TASK TO CARRY OUT
Return verbatim the inclusive range of lines running from the line that contains "const cable = new THREE.Group();" to the line that contains "obj.data.transform(obj.matrix_world)". Omit every other line.

+++++

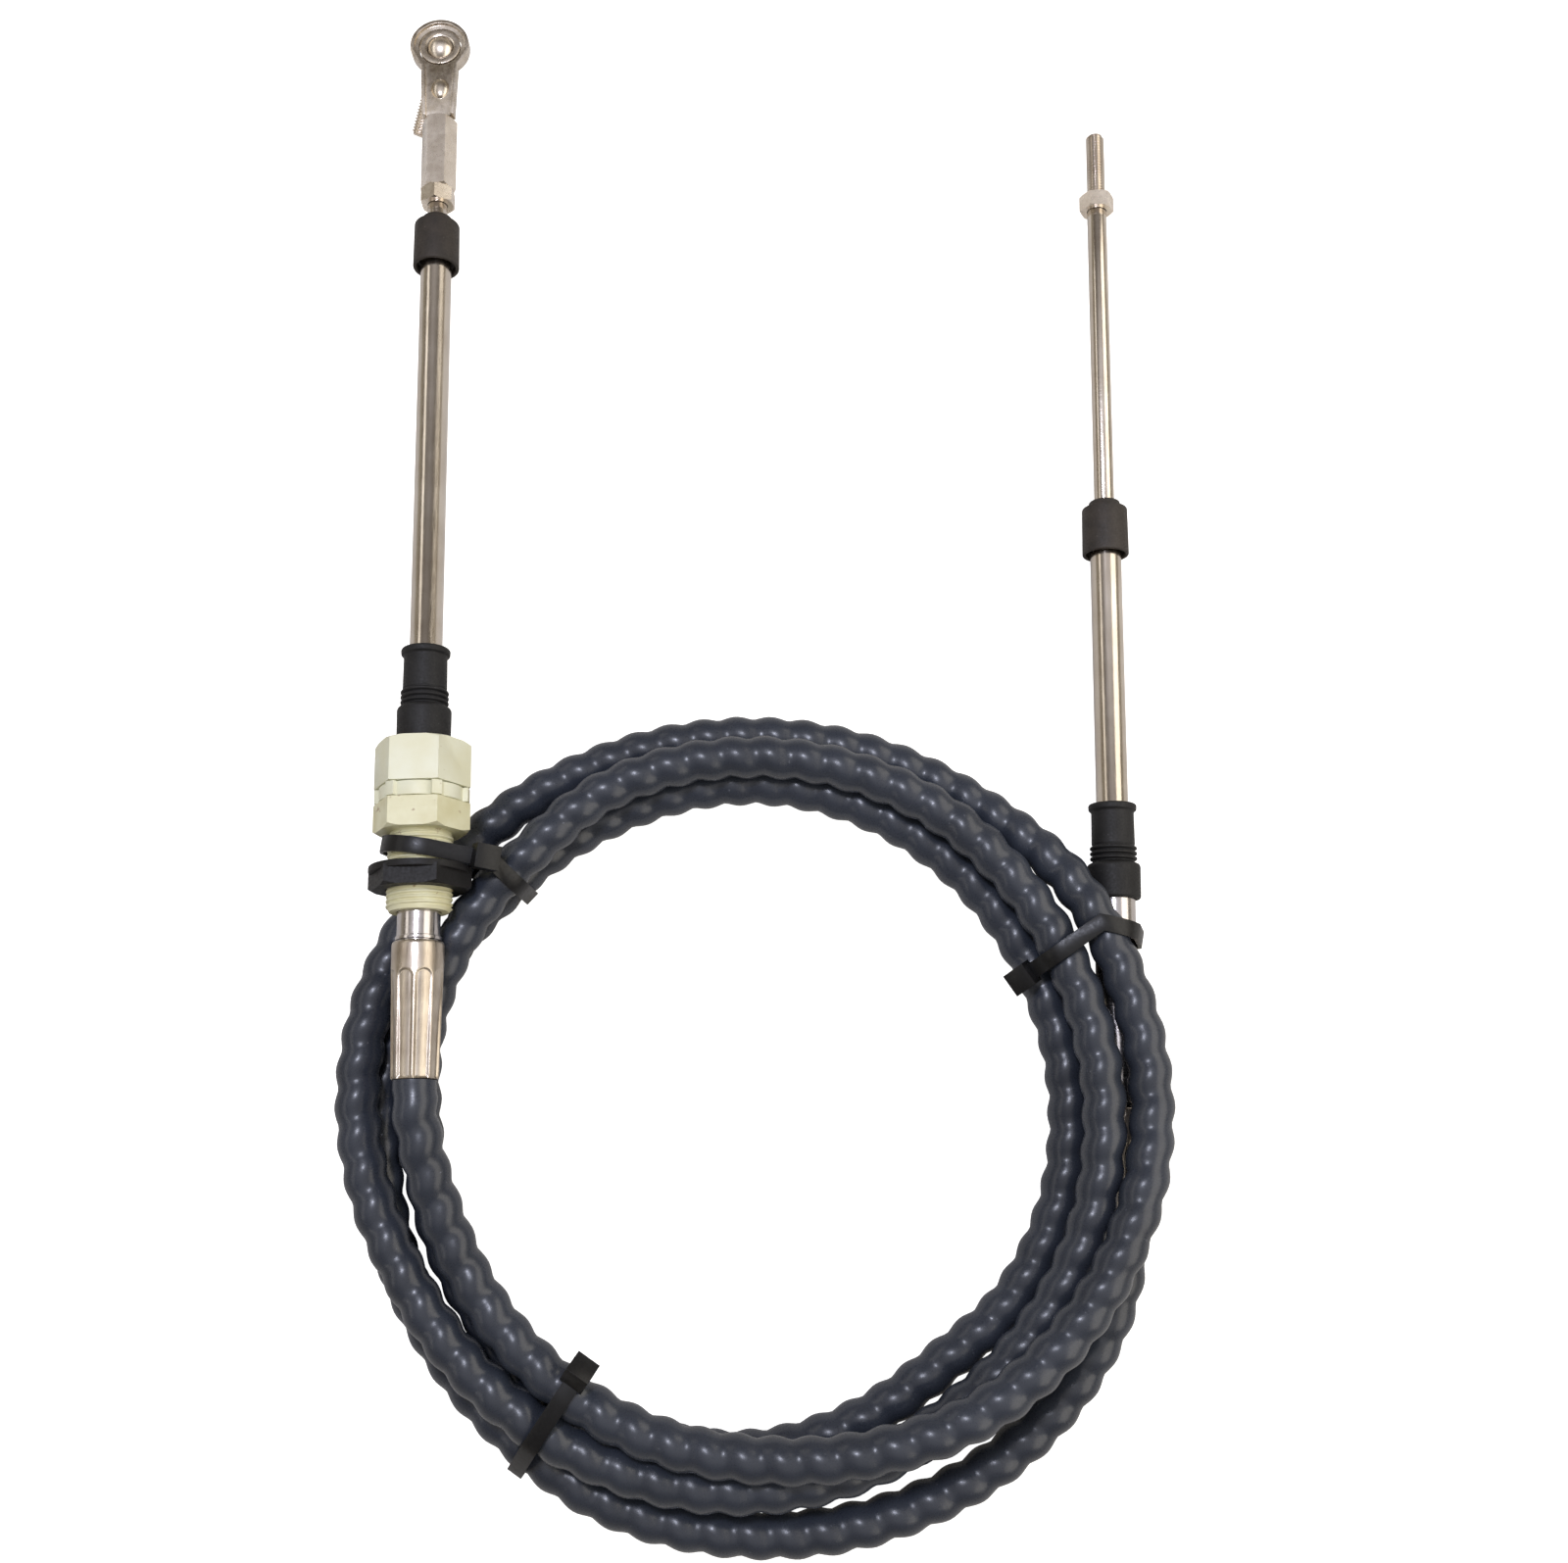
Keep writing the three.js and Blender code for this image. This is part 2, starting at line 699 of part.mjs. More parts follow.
function conduitPath() {
  const first = coilStations[0][0];
  const last = coilStations[coilStations.length - 1][0];
  const steps = Math.round((last - first) / coilPointSpacing);
  const points = [belowFerrule(leftEnd, 0), belowFerrule(leftEnd, conduitLeadIn)];
  for (let i = 0; i <= steps; i += 1) {
    points.push(coilPoint(first + ((last - first) * i) / steps));
  }
  points.push(belowFerrule(rightEnd, conduitLeadIn), belowFerrule(rightEnd, 0));
  return new THREE.CatmullRomCurve3(points);
}

function conduit() {
  const outline = new THREE.Shape();
  outline.absarc(0, 0, conduitRadius, 0, Math.PI * 2, false);
  const path = conduitPath();
  return new THREE.ExtrudeGeometry(outline, {
    curveSegments: conduitSides / 2,
    steps: Math.round(path.getLength() / conduitStep),
    extrudePath: path,
  });
}

// A cable tie lies in an upright plane through a spot, along a heading seen from above
function tiePlane(x, y, heading) {
  const across = new THREE.Vector3(Math.cos(heading * degrees), Math.sin(heading * degrees), 0);
  const up = new THREE.Vector3(0, 0, 1);
  return { spot: new THREE.Vector3(x, y, 0), across, up, normal: across.clone().cross(up) };
}

// What a round piece takes up in a tie's plane: an ellipse, wider where the piece runs aslant
function crossing(plane, point, direction, radius) {
  const along = Math.abs(direction.dot(plane.normal));
  const sideways = Math.abs(direction.dot(plane.across)) / along;
  const upwards = Math.abs(direction.z) / along;
  const offset = point.clone().sub(plane.spot);
  return {
    across: offset.dot(plane.across),
    height: offset.z,
    halfWidth: radius * Math.hypot(1, sideways) + (sideways * tieWidth) / 2,
    halfHeight: radius * Math.hypot(1, upwards) + (upwards * tieWidth) / 2,
  };
}

function conduitAt(plane, nearAngle) {
  let angle = nearAngle;
  let direction;
  for (let i = 0; i < 6; i += 1) {
    direction = coilPoint(angle + 0.5).sub(coilPoint(angle - 0.5));
    const off = coilPoint(angle).sub(plane.spot).dot(plane.normal);
    angle -= off / direction.dot(plane.normal);
  }
  return { point: coilPoint(angle), direction: direction.normalize() };
}

function conduitCrossing(plane, nearAngle) {
  const { point, direction } = conduitAt(plane, nearAngle);
  return crossing(plane, point, direction, conduitRadius);
}

function endCrossing(plane, end, radius) {
  const direction = belowFerrule(end, -1).sub(belowFerrule(end, 0));
  const start = belowFerrule(end, 0);
  const along = plane.spot.clone().sub(start).dot(plane.normal) / direction.dot(plane.normal);
  return crossing(plane, belowFerrule(end, -along), direction, radius);
}

function strapPoints(crossings, extra) {
  const points = [];
  for (const c of crossings) {
    for (let i = 0; i < strapSides; i += 1) {
      const angle = ((i * 360) / strapSides) * degrees;
      const x = c.across + (c.halfWidth + extra) * Math.cos(angle);
      const y = c.height + (c.halfHeight + extra) * Math.sin(angle);
      points.push(new THREE.Vector2(x, y));
    }
  }
  return points;
}

function turnsLeft(a, b, c) {
  return (b.x - a.x) * (c.y - a.y) - (b.y - a.y) * (c.x - a.x) > 0;
}

function halfHull(points) {
  const chain = [];
  for (const point of points) {
    while (chain.length > 1 && !turnsLeft(...chain.slice(-2), point)) chain.pop();
    chain.push(point);
  }
  return chain.slice(0, -1);
}

function hull(points) {
  const sorted = [...points].sort((a, b) => a.x - b.x || a.y - b.y);
  return [...halfHull(sorted), ...halfHull([...sorted].reverse())];
}

// An outline again, with a point wherever it crosses the line where the strap bends
function splitAt(points, across) {
  const split = [];
  points.forEach((point, i) => {
    const next = points[(i + 1) % points.length];
    split.push(point);
    if ((point.x - across) * (next.x - across) < 0) {
      split.push(point.clone().lerp(next, (across - point.x) / (next.x - point.x)));
    }
  });
  return split;
}

function outwardFrom(a, b) {
  return new THREE.Vector2(b.y - a.y, a.x - b.x).normalize();
}

// A closed band with the outline as its inner face, thick outwards and wide along Z
function band(outline, thickness, width) {
  const corners = [];
  const faces = [];
  const count = outline.length;
  outline.forEach((point, i) => {
    const before = outwardFrom(outline[(i + count - 1) % count], point);
    const after = outwardFrom(point, outline[(i + 1) % count]);
    const mitre = before.clone().add(after).divideScalar(1 + before.dot(after));
    const outer = point.clone().addScaledVector(mitre, thickness);
    corners.push(point.x, point.y, -width / 2, outer.x, outer.y, -width / 2);
    corners.push(outer.x, outer.y, width / 2, point.x, point.y, width / 2);
    const next = ((i + 1) % count) * 4;
    for (let side = 0; side < 4; side += 1) {
      const here = i * 4 + side;
      const turn = i * 4 + ((side + 1) % 4);
      const there = next + side;
      const thereTurn = next + ((side + 1) % 4);
      faces.push(here, there, turn, turn, there, thereTurn);
    }
  });
  const geometry = new THREE.BufferGeometry();
  geometry.setAttribute("position", new THREE.Float32BufferAttribute(corners, 3));
  geometry.setIndex(faces);
  return geometry;
}

// The part of a strap beyond the bend turns towards +Z of its own frame, with a mitred fold
function bend(geometry, across, angle) {
  const position = geometry.attributes.position;
  const mitre = Math.tan((angle / 2) * degrees);
  for (let i = 0; i < position.count; i += 1) {
    const beyond = position.getX(i) - across;
    const side = position.getZ(i);
    let turn = 0;
    let along = Math.min(beyond, -side * mitre);
    if (Math.abs(beyond) < tieThickness) {
      turn = (angle / 2) * degrees;
      along = beyond;
    } else if (beyond > 0) {
      turn = angle * degrees;
      along = Math.max(beyond, side * mitre);
    }
    const stretch = 1 / Math.cos(turn === angle * degrees ? 0 : turn);
    position.setX(i, across + along * Math.cos(turn) - side * stretch * Math.sin(turn));
    position.setZ(i, along * Math.sin(turn) + side * stretch * Math.cos(turn));
  }
}

function cableTie(name, plane, crossings, headPlace, bendStart = 0, bendAngle = 0) {
  const outline = splitAt(hull(strapPoints(crossings, tieGap)), bendStart);
  const strap = band(outline, tieThickness, tieWidth);
  if (bendAngle > 0) bend(strap, bendStart, bendAngle);
  const head = new THREE.BoxGeometry(tieHeadLength, tieHeadHeight, tieHeadWidth);
  head.rotateZ(headPlace.angle * degrees);
  head.translate(headPlace.across, headPlace.height, 0);
  const tie = mesh(name, geometryOf(solid(strap).add(solid(head))), tiePlastic);
  tie.setRotationFromMatrix(new THREE.Matrix4().makeBasis(plane.across, plane.up, plane.normal));
  tie.position.copy(plane.spot);
  return tie;
}

// The plane of a strap's part beyond its bend, and what a piece takes up there along the strap
function bentPlane(plane, heading, bendStart, bendAngle) {
  const bendAt = plane.spot.clone().addScaledVector(plane.across, bendStart);
  return tiePlane(bendAt.x, bendAt.y, heading - bendAngle);
}

function beyondBend(piece, bendStart) {
  return { ...piece, across: piece.across + bendStart };
}

// A tie's head on the outside of one of the pieces that it holds
function headOn(held, toward) {
  const out = held.halfWidth + tieGap + tieHeadHeight / 2;
  return {
    across: held.across + out * Math.cos(toward * degrees),
    height: held.height + out * Math.sin(toward * degrees),
    angle: toward - 90,
  };
}

// A tie's head on the upper run of its strap
function headOver(crossings, across) {
  const outline = hull(strapPoints(crossings, tieGap));
  const i = outline.findIndex((point, k) => point.x > across && outline[(k + 1) % outline.length].x <= across);
  const from = outline[(i + 1) % outline.length];
  const to = outline[i];
  const slope = Math.atan2(to.y - from.y, to.x - from.x);
  const height = from.y + (across - from.x) * Math.tan(slope);
  return {
    across: across - (tieHeadHeight / 2) * Math.sin(slope),
    height: height + (tieHeadHeight / 2) * Math.cos(slope),
    angle: slope / degrees,
  };
}

function makeLowerLeftTie() {
  const { angle, headSide } = lowerLeftTie;
  const plane = tiePlane(0, 0, angle);
  const held = [0, 1, 2, 3].map((lap) => conduitCrossing(plane, angle + 360 * lap));
  return cableTie("lower_left_cable_tie", plane, held, headOn(held[0], headSide));
}

// The second tie crosses the strands squarely, and bends on top of the last one to cross the hub
function makeRightTie() {
  const { angle, x, y, heading, bendStart, bend: bendAngle, headSide } = rightTie;
  const plane = tiePlane(x, y, heading);
  const bent = bentPlane(plane, heading, bendStart, bendAngle);
  const held = [1, 2, 3].map((lap) => conduitCrossing(plane, angle + 360 * lap));
  const head = headOn(held[2], headSide);
  held.push(beyondBend(conduitCrossing(bent, angle + 360), bendStart));
  held.push(beyondBend(endCrossing(bent, rightEnd, hubRadius), bendStart));
  return cableTie("right_cable_tie", plane, held, head, bendStart, bendAngle);
}

// The third tie holds the bulkhead thread to the coil, and bends to cross the conduit squarely
function makeUpperLeftTie() {
  const { angle, swing, bendStart, bend: bendAngle, headAcross } = upperLeftTie;
  const spot = belowFerrule(leftEnd, -(locknutTop + bulkheadHexStart) / 2);
  const heading = leftExit.lean - swing;
  const plane = tiePlane(spot.x, spot.y, heading);
  const bent = bentPlane(plane, heading, bendStart, bendAngle);
  const held = [2, 3].map((lap) => beyondBend(conduitCrossing(bent, angle + 360 * lap), bendStart));
  held.push(conduitCrossing(plane, angle + 360));
  held.push(endCrossing(plane, leftEnd, bulkheadThreadRadius));
  const head = headOver(held, headAcross);
  return cableTie("upper_left_cable_tie", plane, held, head, bendStart, bendAngle);
}

const cable = new THREE.Group();
cable.add(mesh("conduit", conduit(), conduitCover));
cable.add(leftEnd);
cable.add(rightEnd);
cable.add(makeLowerLeftTie());
cable.add(makeRightTie());
cable.add(makeUpperLeftTie());

// The origin is on the floor under the middle of the whole part
const lean = leftExit.lean * degrees;
const slope = leftExit.slope * degrees;
const topReach = leftExit.y + eyeCentre * Math.cos(lean) * Math.cos(slope) + eyeRadius;
cable.position.y = (coilReach - topReach) / 2;

export default cable;
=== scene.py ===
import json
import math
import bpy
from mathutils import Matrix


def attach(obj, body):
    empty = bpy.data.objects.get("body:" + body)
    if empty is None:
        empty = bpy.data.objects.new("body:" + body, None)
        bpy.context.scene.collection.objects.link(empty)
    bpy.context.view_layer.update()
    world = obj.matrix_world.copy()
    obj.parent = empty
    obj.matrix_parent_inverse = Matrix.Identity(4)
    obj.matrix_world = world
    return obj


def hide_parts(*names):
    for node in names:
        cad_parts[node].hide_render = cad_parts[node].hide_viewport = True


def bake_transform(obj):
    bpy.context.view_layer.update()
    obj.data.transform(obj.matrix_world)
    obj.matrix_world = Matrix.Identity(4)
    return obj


bl_info = {
    "name": "Boat steering cable",
    "version": (1, 0, 0),
    "blender": (4, 5, 0),
    "location": "View3D > Sidebar > Cable",
    "description": "Builds the looks of a coiled boat steering cable round its frame",
    "category": "Object",
}

import bpy
import numpy as np
from bpy.props import FloatProperty, FloatVectorProperty, PointerProperty
from mathutils import Matrix, Vector

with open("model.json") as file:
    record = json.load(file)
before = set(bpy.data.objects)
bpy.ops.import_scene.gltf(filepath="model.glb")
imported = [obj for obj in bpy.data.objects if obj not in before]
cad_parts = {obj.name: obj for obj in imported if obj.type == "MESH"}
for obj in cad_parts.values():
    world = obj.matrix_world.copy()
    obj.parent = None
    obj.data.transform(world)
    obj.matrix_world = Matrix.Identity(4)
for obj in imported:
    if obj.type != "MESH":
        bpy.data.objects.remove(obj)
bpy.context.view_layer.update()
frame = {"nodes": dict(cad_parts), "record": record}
BODY_OF = {n: body for body, nodes in frame["record"]["behaviour"]["bodies"].items() for n in nodes}
MM = 0.001

# How far the coil's middle is from the frame's along Y, in millimetres
COIL_SHIFT = -118.549
# Where the conduit leaves each ferrule: place in millimetres, lean and slope in degrees
LEFT_EXIT = ((-96, 9, 34.2), 1.7, 2.6)
RIGHT_EXIT = ((108.9, -37.8, 8.5), -0.9, 0)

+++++

PROBLEM SOLUTION
const cable = new THREE.Group();
cable.add(mesh("conduit", conduit(), conduitCover));
cable.add(leftEnd);
cable.add(rightEnd);
cable.add(makeLowerLeftTie());
cable.add(makeRightTie());
cable.add(makeUpperLeftTie());

// The origin is on the floor under the middle of the whole part
const lean = leftExit.lean * degrees;
const slope = leftExit.slope * degrees;
const topReach = leftExit.y + eyeCentre * Math.cos(lean) * Math.cos(slope) + eyeRadius;
cable.position.y = (coilReach - topReach) / 2;

export default cable;
=== scene.py ===
import json
import math
import bpy
from mathutils import Matrix


def attach(obj, body):
    empty = bpy.data.objects.get("body:" + body)
    if empty is None:
        empty = bpy.data.objects.new("body:" + body, None)
        bpy.context.scene.collection.objects.link(empty)
    bpy.context.view_layer.update()
    world = obj.matrix_world.copy()
    obj.parent = empty
    obj.matrix_parent_inverse = Matrix.Identity(4)
    obj.matrix_world = world
    return obj


def hide_parts(*names):
    for node in names:
        cad_parts[node].hide_render = cad_parts[node].hide_viewport = True


def bake_transform(obj):
    bpy.context.view_layer.update()
    obj.data.transform(obj.matrix_world)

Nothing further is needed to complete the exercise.